Lawrence Tierney (1919-2002): Born in Brooklyn, he was a star athlete at school and college before taking on a random series of jobs and then becoming interested in the stage, where he was spotted by a talent scout for RKO and given a film contract in 1943. After some supporting roles in B-movies, he achieved fame as the title character in the low-budget and often banned Dillinger, in 1945. He proceeded to a series of tough guy and usually criminal roles that were often condemned by critics for their nastiness, though Tierney himself protested that he was “a nice guy who wouldn’t do rotten things”, but had to take these roles for the picture. Meanwhile, his often violent and highly publicised behaviour off-screen began to hurt his career and led, over a dozen times, to arrest and imprisonment for offences such as assault and being drunk and disorderly. After living in France for some years, he returned to New York, where he alternated between working as a labourer and occasional film parts, before resuming a sporadic film and television career in Hollywood, mostly in supporting roles, such as in John Huston’s Prizzi’s Honor (1985), but received acclaim for his role as a crime lord in Quentin Tarantino’s Reservoir Dogs (1991). His personal behaviour had changed little, however, and he continued to get in trouble with the law until his death at the age of 82.
Walter Slezak (1902-1983): Austrian born, he acted in several Austrian and German films, including Michael Curtiz’s Sodom and Gomorrah (1922), before migrating to the U.S. in 1930 where, after some years on Broadway, he appeared in over 100 films, his first Hollywood work being Once Upon a Honeymoon (1942), with Ginger Rogers and Cary Grant. He often played villains or thugs, such as the German U-boat captain in Hitchcock’s Lifeboat (1944), but also had many lighter and more sympathetic roles, such as in Sindbad the Sailor (1947); People Will Talk (1951); and Treasure Island (1972). He committed suicide in 1983, apparently depressed over his advanced physical illness.

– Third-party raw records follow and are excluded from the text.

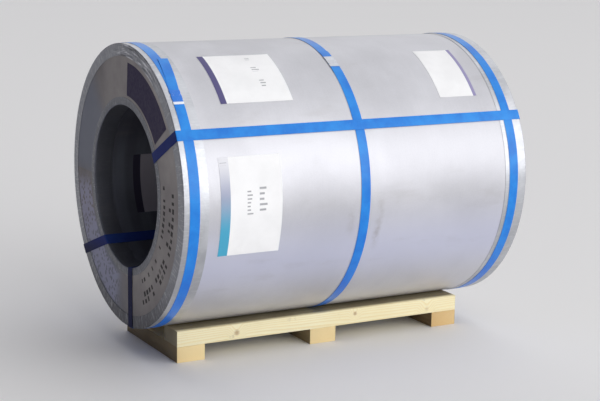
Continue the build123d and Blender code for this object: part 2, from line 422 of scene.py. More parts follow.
def cover_print():
    """The flat end cover: brownish grey board with a dark panel, plain printed marks and painted shade.
    """
    finish = Finish("end_cover_print")
    radius = finish.axis_radius()
    angle = finish.axis_angle()
    fibres = finish.noise(90.0, 4.0, 0.7)
    clouds = finish.noise(5.0, 4.0, 0.6)
    colour = finish.mix(clouds.rising(0.3, 0.7), tone(148, 143, 142), tone(174, 169, 166))
    # Painted shade, darker towards the +Y side and towards the bottom
    painted_shade_on_cover = finish.y.rising(-0.1, 0.3) * 0.45 + finish.z.rising(0.3, 0.1) * 0.35
    colour = finish.mix(painted_shade_on_cover, colour, tone(88, 86, 92))
    # Blue-grey print on sectors of the +Y side, made darker as painted shade
    cool = angle.between(-150.0, -95.0, 14.0) + angle.between(130.0, 181.0, 8.0)
    colour = finish.mix(cool * 0.7, colour, tone(132, 138, 152))
    panel_edge = clouds * 0.006
    panel = (radius + panel_edge).between(0.288, 0.390, 0.001) * angle.between(35.0, 86.0, 0.4)
    colour = finish.mix(panel * (0.82 + fibres * 0.18), colour, tone(26, 10, 64))
    steps = angle * (1 / 3.6)
    rows = (radius - 0.29) * (1 / 0.021)
    kept = finish.chance(steps.whole(), rows.whole(), 3.0).rising(0.3, 0.34)
    shorter = finish.chance(steps.whole(), rows.whole(), 8.0) * 0.22
    narrower = finish.chance(steps.whole(), rows.whole(), 5.0) * 0.16
    bar = steps.fraction().between(0.12 + narrower, 0.82 - narrower, 0.07)
    bar = bar * rows.fraction().between(0.1 + shorter, 0.88, 0.07)
    columns = radius.between(0.290, 0.311, 0.001) + radius.between(0.332, 0.374, 0.001)
    marks = bar * kept * columns * angle.between(-71.0, 10.0, 1.5)
    colour = finish.mix(marks * 0.85, colour, tone(34, 32, 36))
    weave = finish.cells(70.0).rising(0.25, 0.5)
    pale = weave * angle.between(-174.0, -100.0, 6.0) * radius.between(0.290, 0.398, 0.006)
    colour = finish.mix(pale * 0.6, colour, tone(184, 184, 212))
    finish.use("Base Color", colour)
    finish.use("Roughness", 0.6 + fibres * 0.2 - panel * 0.15)
    finish.use("Specular IOR Level", 0.1)
    finish.bump(fibres + clouds * 5.0, 0.3 * mm, 0.5)
    return finish.material


def strap_paint():
    """Scuffed blue lacquer on steel strapping, with painted shade low down, on the coil's ends and in
    its bore.
    """
    finish = Finish("blue_strap_paint")
    clouds = finish.noise(14.0, 4.0, 0.6)
    fine = finish.noise(220.0, 3.0, 0.6)
    scuffs = finish.noise(60.0, 4.0, 0.7).rising(0.68, 0.76)
    ends_and_bore_in_painted_shade = finish.x.beyond(0.6025, 0.6033).larger(finish.axis_radius().rising(0.26, 0.25))
    colour = finish.mix(clouds.rising(0.3, 0.7), tone(20, 121, 219), tone(36, 146, 235))
    # Painted shade: a deeper royal blue low on the coil
    colour = finish.mix(finish.z.rising(0.5, 0.12) * 0.4, colour, tone(40, 84, 204))
    # Painted shade over the coil's ends and in the bore: navy, near black low on the ends
    colour = finish.mix(ends_and_bore_in_painted_shade * 0.92, colour, tone(34, 30, 98))
    colour = finish.mix(ends_and_bore_in_painted_shade * finish.z.rising(0.33, 0.25) * 0.7, colour, tone(22, 20, 36))
    colour = finish.mix(scuffs * 0.5, colour, tone(130, 160, 200))
    finish.use("Base Color", colour)
    finish.use("Roughness", 0.32 + fine * 0.14 + scuffs * 0.12 + ends_and_bore_in_painted_shade * 0.3)
    finish.use("Metallic", scuffs * 0.6)
    finish.use("Specular IOR Level", 0.16)
    finish.use("Coat Weight", (0.4 - scuffs * 0.25) * (1.0 - ends_and_bore_in_painted_shade))
    finish.use("Coat Roughness", 0.22)
    finish.bump(fine + clouds * 3.0, 0.06 * mm, 0.6)
    return finish.material


def seal_metal():
    """Zinc-plated pressed seals, with tool marks."""
    finish = Finish("bright_seal_steel")
    fine = finish.noise(420.0, 3.0, 0.6)
    clouds = finish.noise(60.0, 3.0, 0.6)
    finish.use("Base Color", finish.mix(clouds, tone(168, 172, 180), tone(228, 230, 236)))
    finish.use("Roughness", 0.26 + fine * 0.18)
    finish.use("Metallic", 1.0)
    finish.bump(fine + clouds * 2.0, 0.12 * mm, 0.7)
    return finish.material


def lacquered_seal():
    """A seal with the strap's lacquer, bright at its lower end and where it is scratched."""
    finish = Finish("lacquered_seal")
    along = finish.sheet_place()[1]
    fine = finish.noise(260.0, 4.0, 0.7)
    rubbed = along.rising(0.2, 0.13).larger(fine.rising(0.6, 0.7) * 0.5)
    finish.use("Base Color", finish.mix(rubbed, tone(34, 120, 220), tone(236, 240, 246)))
    finish.use("Roughness", 0.3 + fine * 0.2)
    finish.use("Metallic", rubbed * 0.7)
    finish.bump(fine, 0.1 * mm, 0.6)
    return finish.material


def label_paper(name, paper, stripe, stripe_tone, marks, fades=False):
    """Paper with a coloured stripe along one edge and a few plain grey marks.

    Marks are blocks of short lines: left, low, right, high and the step from line to line. A
    stripe that fades goes over lilac to white towards the top.
    """
    finish = Finish(name)
    across, up = finish.sheet_place()
    fibres = finish.noise(700.0, 3.0, 0.7)
    aged = finish.noise(12.0, 3.0, 0.6)
    colour = finish.multiplied(paper, 1.0 - aged.rising(0.35, 0.7) * 0.06)
    ink = stripe_tone
    if fades:
        ink = finish.mix(up.rising(0.07, 0.2), ink, tone(168, 174, 198))
        ink = finish.mix(up.rising(0.17, 0.29) * 0.95, ink, tone(238, 238, 242))
    colour = finish.mix(across.between(*stripe, 0.4 * mm), colour, ink)
    for left, low, right, high, step in marks:
        lines = up * (1 / step)
        spare = (right - left) * 0.6
        line_end = finish.chance(lines.whole(), left, 5.0) * spare + (right - spare)
        inside = across.between(left, right, 0.3 * mm) * (line_end - across).rising(0.0, 0.4 * mm)
        row = lines.fraction().between(0.3, 0.68, 0.08) * up.between(low, high, 0.3 * mm)
        colour = finish.mix(inside * row * 0.7, colour, tone(112, 114, 122))
    finish.use("Base Color", colour)
    finish.use("Roughness", 0.5 + fibres * 0.16)
    finish.bump(fibres + aged * 8.0, 0.06 * mm, 0.6)
    return finish.material


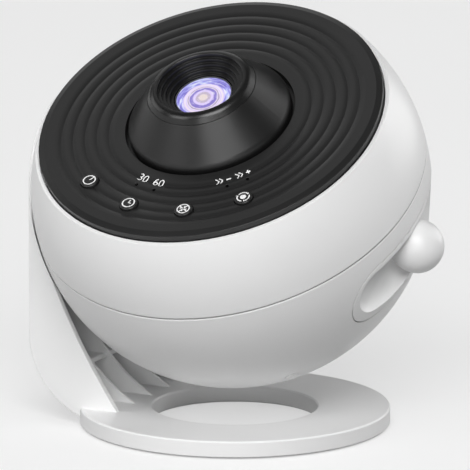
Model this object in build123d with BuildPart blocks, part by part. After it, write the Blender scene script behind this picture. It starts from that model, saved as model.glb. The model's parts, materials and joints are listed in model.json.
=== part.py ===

Elisha Cook, Jr. (1903-1995): He was born in San Francisco, had an early appearance on the stage at the age of 14, and later acted in the two-year run of Eugene O’Neill’s Ah! Wilderness on Broadway, before moving to Hollywood in 1930, where he specialised in roles involving weaklings or sadistic losers and hoods; his most memorable such roles being in The Maltese Falcon (1941) and The Big Sleep (1946). He rarely emerged alive at the end of these films, having been strangled, poisoned, or shot in the meantime. He also made memorable appearances in Shane; The Killing; and Rosemary’s Baby, and appeared often on television. He married twice, but spent a lot of time on his own, fishing in the High Sierra, until summoned by a courier from Hollywood to tell him that he was wanted for a film role.